* Set task: Copy the data exactly from the line that contains "for dish in" through the line that contains "bpy.context.scene.collection.objects.link(item)", keeping both end lines and leaving out everything else.

* Object modeling scripts:
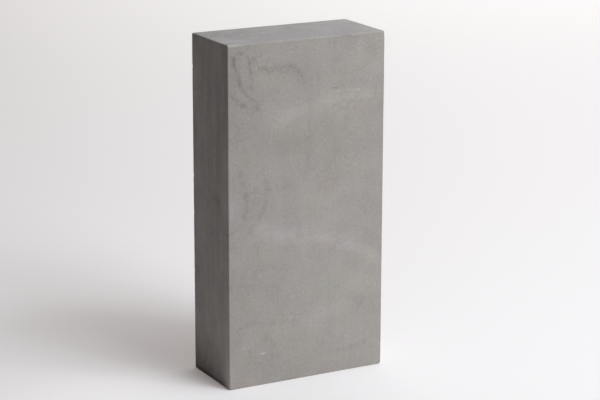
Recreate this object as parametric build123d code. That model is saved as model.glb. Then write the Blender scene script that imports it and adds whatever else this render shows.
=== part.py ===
from build123d import *
import math
import os

# A sawn stone brick that stands on one of its two small ends.
# Z runs up its length, X across its broad faces and Y through its thickness.
# The origin is the middle of the end that it stands on.
# The broad face at -Y is the front, and the narrow side at -X is the left one.

# Sawn size, in millimetres
length = 220.0
width = 110.0
thickness = 50.0

# Radius of the eased arrises, the edges between two sawn faces
arris_radius = 0.5

# Below, wear is the depth of a dish beyond the easing, and reach is how far
# the dish runs along its arris, each way from its middle.

# An ordinary corner, and the radius of the ball that dishes each corner
corner_wear = 0.1
corner_ball_radius = 3.5

# The two corners at the right of the front face, which are knocked further back
top_right_corner_wear = 0.3
foot_right_corner_wear = 0.35

# Rubbed start of the top front arris, at its left end
front_rub_reach = 12.0
front_rub_wear = 0.35

# Rubbed top of the front right arris
right_rub_reach = 4.5
right_rub_wear = 0.4

# Nick in the rear left arris
nick_below_top = 21.0
nick_reach = 1.2
nick_wear = 0.4

# Depth of the easing itself, from where the sharp arris or the sharp corner would be
eased_arris_depth = arris_radius * (math.sqrt(2) - 1)
eased_corner_depth = arris_radius * 2 / math.sqrt(3)

LEFT, RIGHT = -1, 1
FRONT, REAR = -1, 1
FOOT, TOP = -1, 1


def corner_point(side, depth_side, end):
    """The sharp corner where a narrow side, a broad face and an end would meet."""
    return Vector(
        side * width / 2,
        depth_side * thickness / 2,
        length if end == TOP else 0,
    )


def ball(point, outward, radius, depth):
    """A ball that reaches this deep into the block at a point on its surface."""
    centre = point + outward.normalized() * (radius - depth)
    return Pos(*centre) * Sphere(radius)


def corner_dish(side, depth_side, end, wear):
    """The ball that dishes one corner."""
    return ball(
        corner_point(side, depth_side, end),
        Vector(side, depth_side, end),
        corner_ball_radius,
        eased_corner_depth + wear,
    )


def arris_dish(point, outward, reach, wear):
    """The ball that leaves a dish of this reach and wear on an arris."""
    radius = (reach**2 + wear**2) / (2 * wear)
    return ball(point, outward, radius, eased_arris_depth + wear)


def sawn_block():
    """The block as it leaves the saw, with its arrises eased."""
    block = Box(
        width, thickness, length, align=(Align.CENTER, Align.CENTER, Align.MIN)
    )
    return fillet(block.edges(), arris_radius)


def worn_corners():
    """A shallow dish at each of the eight corners."""
    deeper_wear = {
        (RIGHT, FRONT, TOP): top_right_corner_wear,
        (RIGHT, FRONT, FOOT): foot_right_corner_wear,
    }
    return [
        corner_dish(*corner, deeper_wear.get(corner, corner_wear))
        for corner in (
            (side, depth_side, end)
            for side in (LEFT, RIGHT)
            for depth_side in (FRONT, REAR)
            for end in (FOOT, TOP)
        )
    ]


def worn_arrises():
    """The two rubbed stretches and the nick."""
    front_rub = arris_dish(
        corner_point(LEFT, FRONT, TOP),
        Vector(0, FRONT, TOP),
        front_rub_reach,
        front_rub_wear,
    )
    right_rub = arris_dish(
        corner_point(RIGHT, FRONT, TOP),
        Vector(RIGHT, FRONT, 0),
        right_rub_reach,
        right_rub_wear,
    )
    nick = arris_dish(
        corner_point(LEFT, REAR, TOP) - Vector(0, 0, nick_below_top),
        Vector(LEFT, REAR, 0),
        nick_reach,
        nick_wear,
    )
    return [front_rub, right_rub, nick]


def stone_brick():
    """The whole brick, one solid."""
    brick = sawn_block()
    for dish in worn_corners() + worn_arrises():
        brick = brick - dish
    return brick


os.makedirs("parts", exist_ok=True)
export_step(stone_brick(), "parts/brick.step")
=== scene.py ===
import itertools
import math
import random

import bpy
import numpy as np
from mathutils import Matrix, Vector, noise


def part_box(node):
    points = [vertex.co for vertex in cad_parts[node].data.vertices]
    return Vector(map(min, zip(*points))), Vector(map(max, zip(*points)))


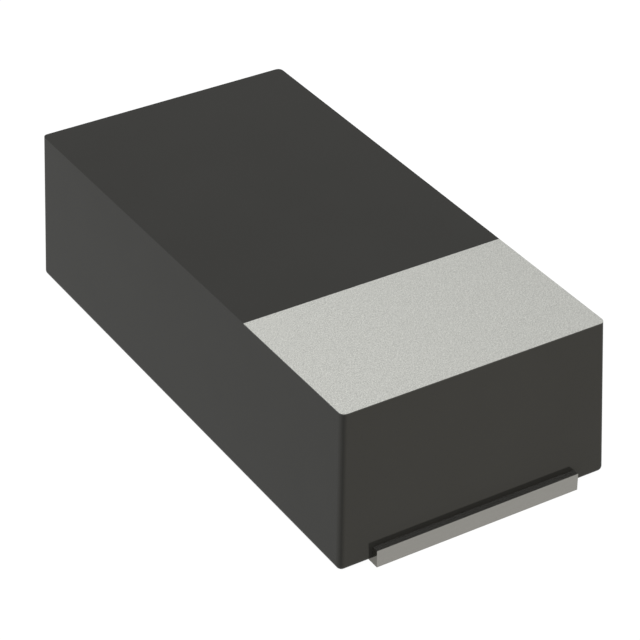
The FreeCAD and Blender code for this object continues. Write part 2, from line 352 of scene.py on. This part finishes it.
def direction(azimuth, elevation):
    """The unit vector that many degrees from +X towards +Y, and that many above the floor."""
    turn = math.radians(azimuth)
    rise = math.radians(elevation)
    return Vector((math.cos(rise) * math.cos(turn), math.cos(rise) * math.sin(turn), math.sin(rise)))


def add_to_scene(item):
    """Link an object to the scene."""
    bpy.context.scene.collection.objects.link(item)


def make_floor():
    """A white sheet that glows by itself, so that it stays white beside a small dark object."""
    half = FLOOR_HALF_WIDTH
    plan = ((-half, -half), (half, -half), (half, half), (-half, half))
    mesh = bpy.data.meshes.new("floor")
    mesh.from_pydata([(x, y, FLOOR_LEVEL) for x, y in plan], [], [(0, 1, 2, 3)])
    floor = bpy.data.objects.new("floor", mesh)
    add_to_scene(floor)
    surface = Surface("floor_paper")
    surface.without_dielectric_gloss()
    surface.shader.inputs["Base Color"].default_value = (FLOOR_PAPER, FLOOR_PAPER, FLOOR_PAPER, 1.0)
    surface.shader.inputs["Roughness"].default_value = 1.0
    surface.shader.inputs["Emission Color"].default_value = (*WHITE, 1.0)
    surface.shader.inputs["Emission Strength"].default_value = FLOOR_GLOW
    mesh.materials.append(surface.material)
    floor.visible_glossy = False


def make_softbox(name, azimuth, elevation, distance, size, radiance, colour):
    """A square soft light that looks at the part."""
    light = bpy.data.lights.new(name, "AREA")
    light.shape = "SQUARE"
    light.size = size
    light.energy = radiance * math.pi * size * size
    light.color = colour
    box = bpy.data.objects.new(name, light)
    away = direction(azimuth, elevation)
    box.location = away * distance
    box.rotation_mode = "QUATERNION"
    box.rotation_quaternion = away.to_track_quat("Z", "Y")
    box.visible_glossy = False
    add_to_scene(box)


def add_card(nodes, links, sky, so_far, azimuth, elevation, inner, outer, adds):
    """One card's colour on top of the surround so far."""
    towards = nodes.new("ShaderNodeVectorMath")
    towards.operation = "DOT_PRODUCT"
    towards.inputs[1].default_value = direction(azimuth, elevation)
    links.new(sky.outputs["Generated"], towards.inputs[0])
    angle = nodes.new("ShaderNodeMath")
    angle.operation = "ARCCOSINE"
    links.new(towards.outputs["Value"], angle.inputs[0])
    share = nodes.new("ShaderNodeMapRange")
    share.inputs["From Min"].default_value = math.radians(outer)
    share.inputs["From Max"].default_value = math.radians(inner)
    links.new(angle.outputs["Value"], share.inputs["Value"])
    colour = nodes.new("ShaderNodeVectorMath")
    colour.operation = "SCALE"
    colour.inputs[0].default_value = adds
    links.new(share.outputs["Result"], colour.inputs["Scale"])
    total = nodes.new("ShaderNodeVectorMath")
    total.operation = "ADD"
    links.new(so_far, total.inputs[0])
    links.new(colour.outputs["Vector"], total.inputs[1])
    return total.outputs["Vector"]


def make_world():
    """An even white surround with its cards."""
    world = bpy.data.worlds.new("studio")
    bpy.context.scene.world = world
    world.use_nodes = True
    nodes = world.node_tree.nodes
    links = world.node_tree.links
    background = next(node for node in nodes if node.type == "BACKGROUND")
    background.inputs["Strength"].default_value = WORLD_RADIANCE
    sky = nodes.new("ShaderNodeTexCoord")
    white = nodes.new("ShaderNodeRGB")
    white.outputs["Color"].default_value = (*WHITE, 1.0)
    surround = white.outputs["Color"]
    for card in CARDS:
        surround = add_card(nodes, links, sky, surround, **card)
    links.new(surround, background.inputs["Color"])


def make_camera():
    """The photograph's own viewpoint."""
    data = bpy.data.cameras.new("camera")
    data.sensor_width = SENSOR_MM
    data.lens = FOCAL_PIXELS / IMAGE_PIXELS * SENSOR_MM
    data.clip_start = CLIP_NEAR
    data.clip_end = CLIP_FAR
    camera = bpy.data.objects.new("camera", data)
    camera.location = Vector(CAMERA_PLACE_MM) * MM
    camera.rotation_mode = "QUATERNION"
    camera.rotation_quaternion = direction(-CAMERA_TURN, CAMERA_ELEVATION).to_track_quat("Z", "Y")
    add_to_scene(camera)
    bpy.context.scene.camera = camera


dress_pieces()
make_floor()
make_world()
make_softbox("fill", **FILL_LIGHT)
make_softbox("front", **FRONT_LIGHT)
make_camera()
bpy.context.scene.view_settings.view_transform = "Standard"
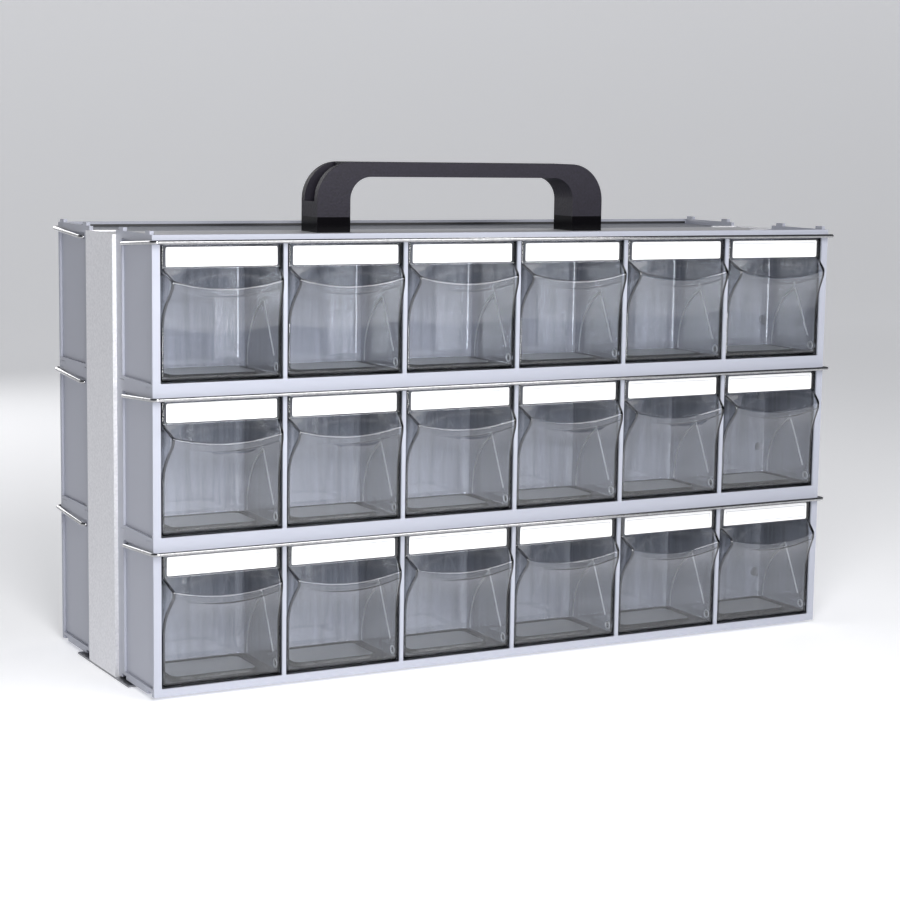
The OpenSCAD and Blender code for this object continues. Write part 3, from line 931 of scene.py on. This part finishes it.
def cut_level(piece, height):
    """Cuts a mesh along a level plane."""
    mesh = bmesh.new()
    mesh.from_mesh(piece.data)
    everything = mesh.verts[:] + mesh.edges[:] + mesh.faces[:]
    bmesh.ops.bisect_plane(mesh, geom=everything, dist=0.0001 * MM,
                           plane_co=(0, 0, height), plane_no=(0, 0, 1))
    mesh.to_mesh(piece.data)
    mesh.free()


handle = soften("handle", NYLON, 1.2, steps=3)
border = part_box("handle")[0].z + POLISHED_BAND * MM
cut_level(handle, border)
handle.data.materials.append(POLISHED)
for polygon in handle.data.polygons:
    if polygon.center.z < border:
        polygon.material_index = 1
shade(handle)
stand_in(handle, "handle")
print("handle faces:", len(handle.data.polygons))

# %% [markdown]
# ## The studio
# The rack stands on a pale sweep, a floor that curves up into a wall, so no horizon
# shows. The main lamp is a wide soft box in front of the rack and above it, right of its
# middle. A narrow upright one gives the left bins their bright streaks, a small one high
# over the rack draws the line along the lips, and two weak ones behind it light the rear
# housings and the left end.

# %% Studio
SWEEP_NEAR, SWEEP_DEPTH = -6, 3.5  # the floor begins and the wall stands here, in metres
SWEEP_HALF_WIDTH = 8
SWEEP_RADIUS = 1.2
SWEEP_HEIGHT = 1.3
SWEEP_STEPS = 16


def sweep_mesh():
    """The floor, the curve and the wall of the backdrop, as one strip."""
    profile = [(SWEEP_NEAR, 0), (SWEEP_DEPTH - SWEEP_RADIUS, 0)]
    for k in range(1, SWEEP_STEPS + 1):
        a = math.pi / 2 * k / SWEEP_STEPS
        y, z = SWEEP_DEPTH - SWEEP_RADIUS * (1 - math.sin(a)), SWEEP_RADIUS * (1 - math.cos(a))
        profile.append((y, z))
    profile.append((SWEEP_DEPTH, SWEEP_HEIGHT))
    mesh = bmesh.new()
    sides = (-SWEEP_HALF_WIDTH, SWEEP_HALF_WIDTH)
    rows = [[mesh.verts.new((x, y, z)) for x in sides] for y, z in profile]
    for (a, b), (d, c) in zip(rows, rows[1:]):
        mesh.faces.new((a, b, c, d)).smooth = True
    data = bpy.data.meshes.new("sweep")
    mesh.to_mesh(data)
    mesh.free()
    return data


def paper_sweep():
    """Matt seamless paper, with its faint fibre."""
    material, shader = start("paper_sweep", {"Roughness": 0.8, "Emission Strength": 0.4})
    shader.inputs["Emission Color"].default_value = linear("#F4F5F8")
    fibre = grain(material, 8)
    feed(material, blend_colours(material, fibre, "#ECECEE", "#F1F1F2"), shader.inputs["Base Color"])
    return material


sweep = new_piece("sweep", sweep_mesh())
sweep.data.materials.append(paper_sweep())


def soft_box(name, place, target, width, height, watts):
    """A rectangular area lamp at a place, aimed at a target. Lengths are in metres."""
    data = bpy.data.lights.new(name, "AREA")
    data.shape = "RECTANGLE"
    data.size, data.size_y, data.energy = width, height, watts
    lamp = bpy.data.objects.new(name, data)
    lamp.location = place
    lamp.rotation_euler = (Vector(target) - Vector(place)).to_track_quat("-Z", "Y").to_euler()
    bpy.context.scene.collection.objects.link(lamp)


soft_box("key_box", (0.45, -1.4, 0.85), (0, -0.1, 0.2), 1.0, 0.8, 12)
soft_box("strip_box", (-0.45, -0.9, 0.5), (-0.2, -0.05, 0.2), 0.25, 0.9, 9)
soft_box("lip_box", (0.7, 0.5, 1.5), (0, -0.1, 0.2), 0.3, 0.3, 1.5)
soft_box("rear_box", (-0.25, 1.6, 0.8), (0, 0.1, 0.2), 0.8, 0.8, 6)
soft_box("end_box", (-1.4, 1.3, 0.5), (-0.3, 0, 0.2), 0.8, 0.8, 0.7)

world = bpy.data.worlds.new("studio")
world.use_nodes = True
world.node_tree.nodes["Background"].inputs["Color"].default_value = linear("#DADCE4")
world.node_tree.nodes["Background"].inputs["Strength"].default_value = 0.14
bpy.context.scene.world = world
bpy.context.scene.view_settings.view_transform = "Standard"

# %% [markdown]
# ## The finished box
# The dressed rack keeps inside the CAD model's box.

# %% Finish
bpy.context.view_layer.update()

* Worked answer:
    for dish in worn_corners() + worn_arrises():
        brick = brick - dish
    return brick


os.makedirs("parts", exist_ok=True)
export_step(stone_brick(), "parts/brick.step")
=== scene.py ===
import itertools
import math
import random

import bpy
import numpy as np
from mathutils import Matrix, Vector, noise


def part_box(node):
    points = [vertex.co for vertex in cad_parts[node].data.vertices]
    return Vector(map(min, zip(*points))), Vector(map(max, zip(*points)))


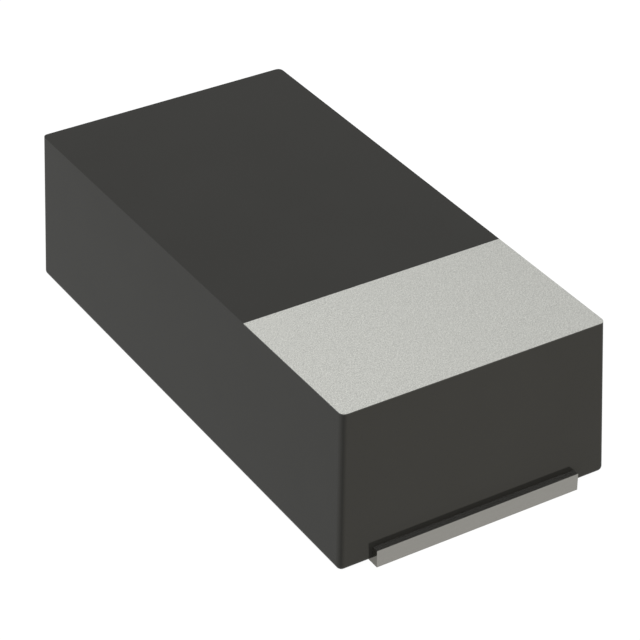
The FreeCAD and Blender code for this object continues. Write part 2, from line 352 of scene.py on. This part finishes it.
def direction(azimuth, elevation):
    """The unit vector that many degrees from +X towards +Y, and that many above the floor."""
    turn = math.radians(azimuth)
    rise = math.radians(elevation)
    return Vector((math.cos(rise) * math.cos(turn), math.cos(rise) * math.sin(turn), math.sin(rise)))


def add_to_scene(item):
    """Link an object to the scene."""
    bpy.context.scene.collection.objects.link(item)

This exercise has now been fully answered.